A massive rainband is blanketing huge swathes of the state and caused incessant downpours and strong winds overnight Tuesday.

Meteorologist Helen Reid said the Innisfail region in north Queensland recorded 244mm between 9am Tuesday and Wednesday morning and other nearby locations had 230mm.

The city of Townsville had 101mm while nearby towns had between 130mm and 190mm.

In the south of the state, the Sunshine Coast recorded between 130mm and 140mm.

Ms Reid the high rainfall was unusual for this time of year and meteorologists would look at the data to determine if it was record-breaking.

Large areas of Queensland can expect more heavy rain in coming days as a severe weather warning expands towards the northern coast.

Six-hour totals of more than 100mm are forecast for the Central West and tipped to exceed 150mm if storms develop in the current rainband, the Bureau of Meteorology said on Tuesday.

Rainfall records tumbled at the Hughenden, Richmond and Cloncurry airports on Tuesday as those inland regions recorded their highest totals ever in the month of May.
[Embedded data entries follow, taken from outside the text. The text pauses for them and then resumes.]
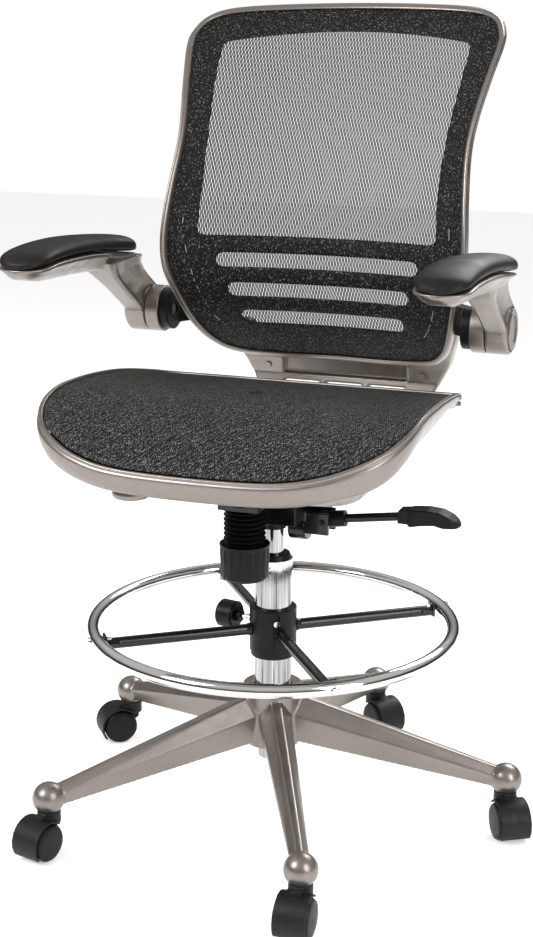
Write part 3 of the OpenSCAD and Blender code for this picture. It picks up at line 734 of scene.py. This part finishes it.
def border_top():
    """The cloth above the window's arch, and the rows of the side strip beside it."""
    window = OPENINGS[-1]
    corner_x = window.edge(window.top)
    rings = []
    side_rows = []
    for z in spread(window.top, MESH_HIGH, ROW_H_ABOVE):
        share = (z - window.top) / (MESH_HIGH - window.top)
        end = min(corner_x, mesh_edge(z) - LEAST_SIDE)
        ring = []
        for j in range(MIDDLE_COLUMNS + 1):
            out = j / MIDDLE_COLUMNS
            arch = window.top + ARCH_RISE * (1 - out**2)
            ring.append(back_point(end * out, mix(arch, MESH_HIGH, share), -BORDER_AHEAD))
        rings.append(ring)
        side_rows.append((z, end, mesh_edge(z)))
    return loft(rings, ring_closed=False, caps=False), side_rows


def back_border():
    """The doubled cloth round the window, and the bars between the slots.

    The right half is a bar of cloth below each opening, the cloth above the window, and one
    strip beside them all, which shares its rows with them.
    """
    skins = []
    side_rows = []
    below = MESH_LOW
    end_below = OPENINGS[0].edge(OPENINGS[0].bottom)
    for opening in OPENINGS:
        bar = []
        for z in spread(below, opening.bottom, ROW_H):
            share = (z - below) / (opening.bottom - below)
            bar.append((z, mix(end_below, opening.edge(opening.bottom), share)))
        skins.append(strip([(z, 0, end) for z, end in bar], MIDDLE_COLUMNS, -BORDER_AHEAD))
        side_rows += [(z, end, mesh_edge(z)) for z, end in bar[:-1]]
        beside = spread(opening.bottom, opening.top, ROW_H_BESIDE)[:-1]
        side_rows += [(z, opening.edge(z), mesh_edge(z)) for z in beside]
        below = opening.top
        end_below = opening.edge(opening.top)
    top, top_rows = border_top()
    skins.append(top)
    skins.append(strip(side_rows + top_rows, SIDE_COLUMNS, -BORDER_AHEAD))
    right = joined(*skins)
    piece = new_piece("back_mesh_border", *joined(right, mirrored(right)))
    weld(piece)
    thicken(piece, BORDER_T)
    finish_piece(piece, "seat", DENSE, ["back_mesh"])


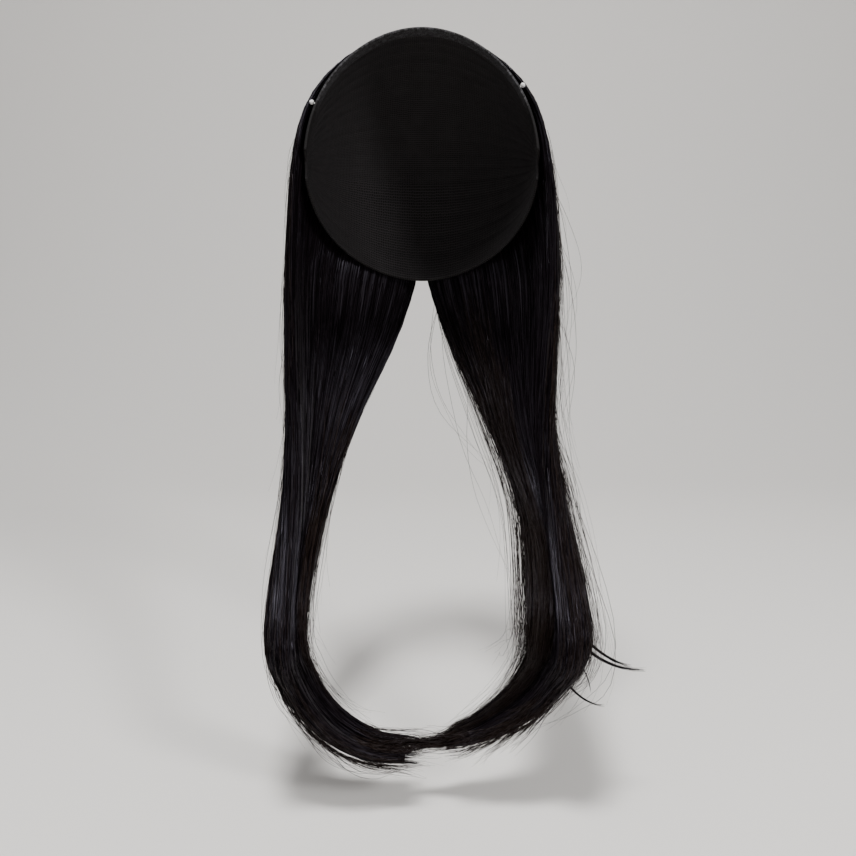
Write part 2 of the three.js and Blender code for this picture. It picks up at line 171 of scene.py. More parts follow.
CLUMP_TIP = (0.1, 0.5)  # the share of that spread that is left at its tip
CLUMP_REACH = (0.945, 1.025)
CLUMP_RAGGED = 0.035  # how much less far its shortest strands reach

# Where the strands start: from the roots on, or below the cap on the side that faces the head.
HEAD_SIDE = {"middle": 0.75, "half": 0.2}
BELOW_CAP = (0.26, 0.32)
ROOT_START = 0.24

# Single hairs that stand off the hair. Each set has a count, the hairs in a clump, and ranges: the share
# round the section, the share along the hair where they leave it, how far they run along it, and how many
# millimetres they stand off. "free" is the share of them that doesn't come back.
LOOSE_POINTS = 18
LOOSE_RADIUS = 0.17 * MM
LOOSE_SIZES = (0.6, 1.2)
LEFT_LOOSE = (
    {"count": 130, "clump": 1, "free": 0.6, "off": (0, 9),
     "round": (0, 0.3), "leave": (0.12, 0.75), "run": (0.08, 0.25)},
    {"count": 90, "clump": 1, "free": 0.5, "off": (0, 12),
     "round": (0, 0.2), "leave": (0.7, 0.86), "run": (0.12, 0.2)},
    {"count": 60, "clump": 3, "free": 0.5, "off": (1, 12),
     "round": (0.46, 0.7), "leave": (0.44, 0.6), "run": (0.12, 0.3)},
    {"count": 30, "clump": 2, "free": 0.8, "off": (6, 34),
     "round": (0.46, 0.7), "leave": (0.5, 0.66), "run": (0.1, 0.3)},
    {"count": 170, "clump": 5, "free": 0.9, "off": (-1, 9),
     "round": (0, 1), "leave": (0.88, 0.95), "run": (0.07, 0.12)},
)
RIGHT_LOOSE = (
    {"count": 240, "clump": 1, "free": 0.6, "off": (0, 8),
     "round": (0, 0.3), "leave": (0.2, 0.72), "run": (0.06, 0.22)},
    {"count": 110, "clump": 2, "free": 0.5, "off": (4, 32),
     "round": (0.1, 0.3), "leave": (0.2, 0.6), "run": (0.12, 0.32)},
    {"count": 150, "clump": 5, "free": 0.1, "off": (0, 20),
     "round": (0.44, 0.68), "leave": (0.36, 0.48), "run": (0.34, 0.52)},
    {"count": 70, "clump": 2, "free": 0.2, "off": (-1, 7),
     "round": (0.44, 0.68), "leave": (0.36, 0.5), "run": (0.2, 0.5)},
    {"count": 130, "clump": 1, "free": 0, "off": (-2, 9),
     "round": (0.48, 0.7), "leave": (0.54, 0.68), "run": (0.14, 0.3)},
    {"count": 50, "clump": 2, "free": 0.6, "off": (8, 40),
     "round": (0.44, 0.68), "leave": (0.38, 0.56), "run": (0.14, 0.34)},
    {"count": 200, "clump": 10, "free": 1, "off": (4, 15),
     "round": (0, 0.2), "leave": (0.76, 0.88), "run": (0.05, 0.1)},
    {"count": 170, "clump": 5, "free": 0.9, "off": (-1, 9),
     "round": (0, 1), "leave": (0.88, 0.95), "run": (0.07, 0.13)},
)

# How single hairs thin, spread and leave. WOBBLE is how far they swing from their path: at least, and as a
# share of their height off the hair, in slow waves and in fast ones, which are finer.
LOOSE_THINNING = {"after": 0.25, "tip": 0.3}  # of a hair's length, and of its radius
LOOSE_SPREAD = 0.06  # of a clump, as a share of its set's ranges
LOOSE_SWAY = {"size": 0.02, "pace": 4}  # round the section, as a hair runs along
LOOSE_LEAST = 0.3  # of its height that a hair stands off at least
LOOSE_RISE = 1.5  # how late a free hair leaves, as a power
LOOSE_SUNK = 0.2 * MM  # its root under the body's surface
WOBBLE = {"least": 0.3 * MM, "share": 0.08, "slow": 5, "fast": 13, "fine": 0.5}

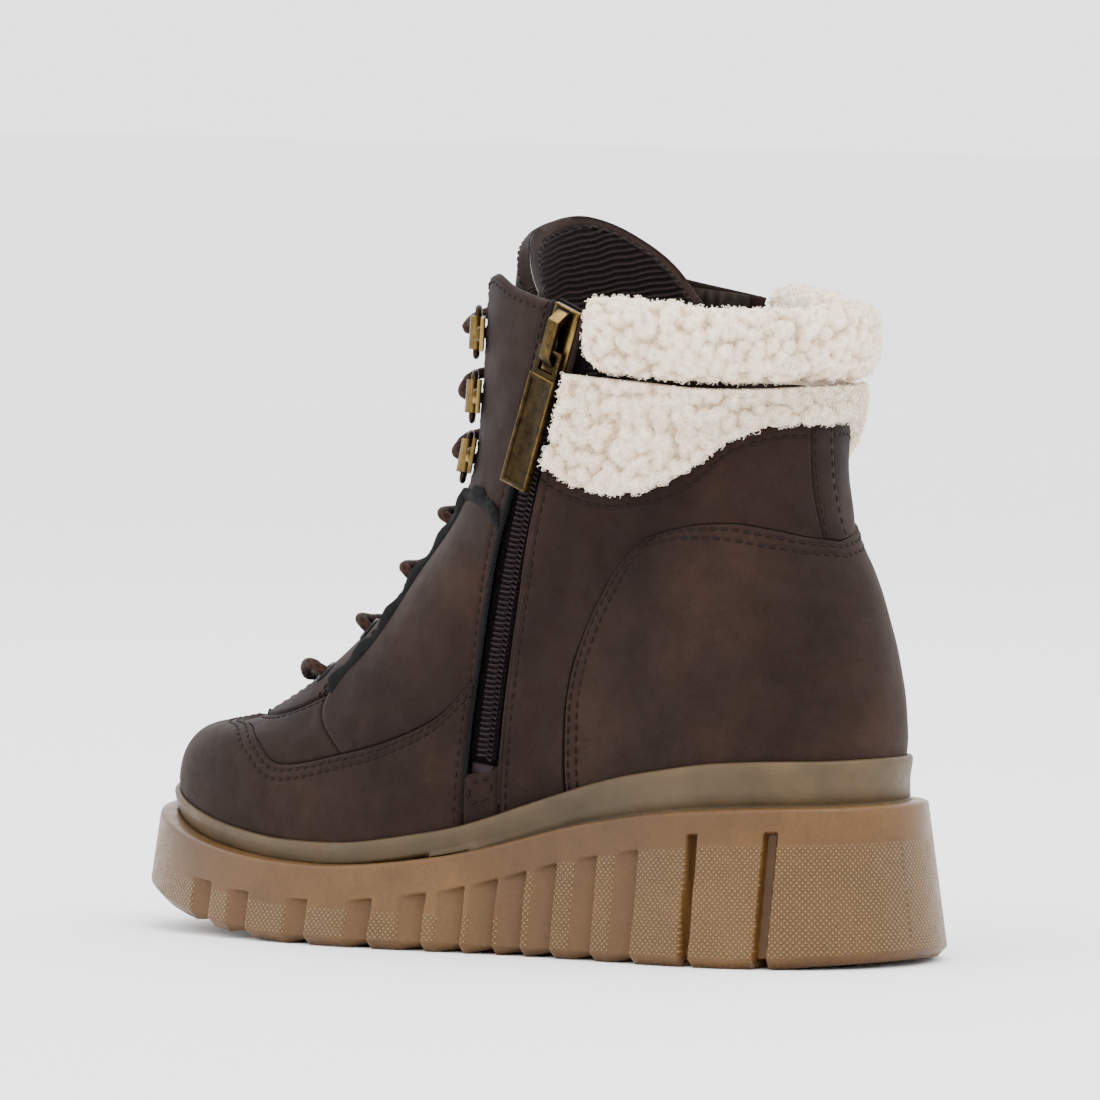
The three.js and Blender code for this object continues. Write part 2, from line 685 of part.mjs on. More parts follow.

Townsville can expect totals of up to 250mm on Wednesday and Thursday with the severe weather warning indicating up to 200mm in a six-hour period.

The bureau said the warning extends from Cairns to as far south as Bowen, including possible life-threatening flash flooding.

A flood watch is current for numerous catchments across northern, central and western Queensland with the southeast and central Queensland to be continually assessed.

A major flood warning is in place for Cooper Creek, and minor warnings for the Thomson and Barcoo rivers.

Elsewhere, moderate flood warnings exist for Eyre Creek and the Diamantina River, with a minor flood watch for the Georgina River.

The bureau said the rainfall will ease over the weekend but it is unusual to have such heavy rain this time of year.

“Typically in May, that’s when our wet season ends and we see a lot of the moisture, especially in tropical Queensland move actually into the northern hemisphere and they begin their wet season, but that just hasn’t happened yet,” said senior meteorologist Laura Boekel.

“A lot of the moisture is pushing down across the entire state so that’s why we’re seeing this event. That air mass is ready to go and it’s producing a lot of rainfall and it is unusual for May.”